Gay lawyers said the concept underlying the initiative could someday be vulnerable to a legal challenge on numerous grounds, including discrimination on the basis of sexual orientation. No suit can be filed now, however, because there is no injured party.

"Since gay marriage is illegal everywhere, there is no one with legal standing to bring a case" against California's law, said Jon Davidson, supervising attorney for the Lambda Legal Defense and Education Fund in Los Angeles.

Davidson said the issue of "what we do now" is an unsettled one for the gay community. For some, the priority is expanding benefits for domestic partners, who in January won the right to enroll in a state registry--an act that for many marks the first official acknowledgment of their relationships.

California has been a pioneer in domestic partnership policies, with 12 cities and four counties granting health benefits to partners, and the state requiring hospitals to give partners visitation rights. But such benefits fall far short of the roughly 1,000 that a federal study found are associated with marriage.

Three bills introduced in the Legislature this year would begin to close the gap, granting domestic partners the ability to make medical decisions for each other if one is incapacitated and the right to inherit property from a partner who dies without a will.

But their passage is far from assured. A Kuehl bill barring discrimination against gays in schools squeaked out by just one vote last year, and some predict that Proposition 22's success will make lawmakers even more squeamish about legislation deemed pro-gay.

"It has always been a struggle," Migden said, "and it will continue to be a struggle."

Some gays, meanwhile, are growing impatient with the inch-by-inch march toward equality and advocate a bolder strategy. West Hollywood City Councilman Steve Martin said that in the past, gays "in self-appointed leadership positions" have urged that "we choose our battles carefully and stay away from the issue of marriage because it's too divisive.'

Martin, however, believes that marriage is "the last bastion" and must be strongly pursued. "We're going to lay siege and storm the castle," he said.

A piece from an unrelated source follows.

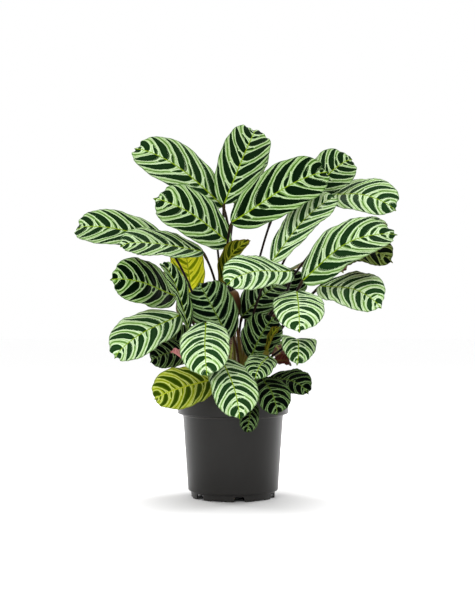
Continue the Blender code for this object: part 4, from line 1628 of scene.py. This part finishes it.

Tom Henning, a San Francisco physics teacher, is with him all the way. In the thick of the Proposition 22 campaign, he launched an effort to qualify a same-sex marriage measure for the November ballot.

Lacking the money to hire professional signature gatherers, Henning is relying on volunteers. So far, he's collected just 100,000 signatures--a fraction of the roughly 1 million he needs by April 20. But he hopes the passage of Proposition 22 will deliver a fresh batch of eager foot soldiers to his door.

"I think it's hard to make an argument for domestic partnerships, because deep in their hearts, marriage is what people really want," Henning said. "Our love, our commitment, it's all identical to the love between heterosexuals. Why should we compromise?"


Times staff writer Sue Fox and correspondent Monte Morin contributed to this story.